SINCE, AS SHOWN ABOVE, THE CONTRACTOR WAS NOT LEGALLY BOUND UNDER THE CONTRACT TO REPLACE THE BOILER, THE SUBSEQUENT AGREEMENT UNDER WHICH THE BOILER WAS REPLACED CANNOT BE REGARDED AS OBLIGATING THE PRIME CONTRACT APPROPRIATION. WHILE IT IS NOT NECESSARY TO RELY UPON AN IMPLIED CONTRACT IN THIS CASE, BECAUSE IT APPEARS THERE WAS AN EXPRESS AGREEMENT BETWEEN THE PARTIES, THE OBLIGATION MUST BE REGARDED AS FIRST ARISING WHEN THE AGREEMENT WAS ENTERED INTO AND THE WORK WAS PERFORMED. THE PRIME CONTRACT APPROPRIATION, CONTAINED IN THE DISTRICT OF COLUMBIA APPROPRIATION ACT, 1944, 57 STAT. 312, 336, IS AVAILABLE ONLY FOR OBLIGATIONS PROPERLY INCURRED WITHIN THE FISCAL YEAR 1944. 18 COMP. GEN. 969. THE OBLIGATION TO PAY THE CONTRACTOR FOR THE REPLACEMENT OF THE BOILER, BEING SEPARATE AND APART FROM THE ORIGINAL CONTRACT AND IN EFFECT RESULTING IN A NEW CONTRACT, DID NOT ARISE UNTIL THE FISCAL YEAR 1945. ACCORDINGLY, SUCH AMOUNT AS IS DUE THE CONTRACTOR FOR THE REPLACEMENT, PROPERLY IS CHARGEABLE TO THE APPLICABLE APPROPRIATION FOR THE FISCAL YEAR 1945.
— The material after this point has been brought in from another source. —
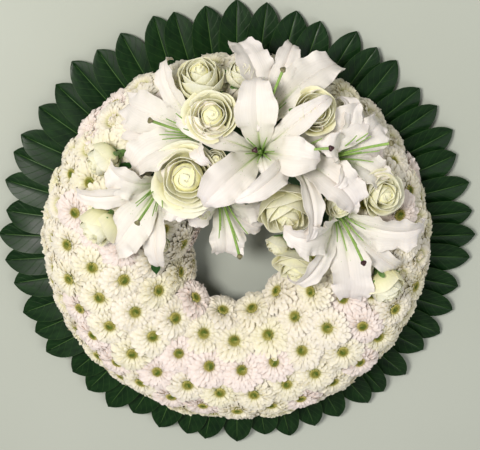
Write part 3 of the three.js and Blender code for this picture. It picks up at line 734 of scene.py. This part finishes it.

THE ABOVE STATEMENT TO THE EFFECT THAT THERE WAS AN EXPRESS CONTRACT WITH RESPECT TO REPLACEMENT OF THE DAMAGED BOILER IS BASED ON THE STATEMENT IN YOUR LETTER THAT THE " PARK SERVICE ENGINEERS, ON BEHALF OF THE CONTRACTING OFFICER, REACHED AN AGREEMENT WITH THE CONTRACTOR THAT HE SHOULD REPLACE THE DESTROYED BOILER AND REPAIR THE DAMAGES ON AN ACTUAL COST BASIS.' IN SUPPORT OF SUCH STATEMENT YOU REFER TO A LETTER ON NOVEMBER 2, 1944, FROM THE CONTRACTOR TO THE CONTRACTING OFFICER AND ITS ENCLOSURE, BEING MEMORANDUM OF NOVEMBER 1, 1944, SIGNED BY THE SUBCONTRACTOR, WHICH PURPORTS TO CONFIRM THE ORAL AGREEMENT REACHED. THE RECORD INDICATES THAT THE SAID MEMORANDUM OF NOVEMBER 1, 1944, CORRECTLY SETS FORTH THE ORAL AGREEMENT, AND SINCE THE SUM OF $405.36 CLAIMED IS BASED ON THE PRECISE TERMS THEREOF, THE ENTIRE AMOUNT MAY BE PAID TO THE CONTRACTOR. A COPY OF THIS DECISION SHOULD BE ATTACHED TO THE VOUCHER ON WHICH THE PAYMENT IS MADE.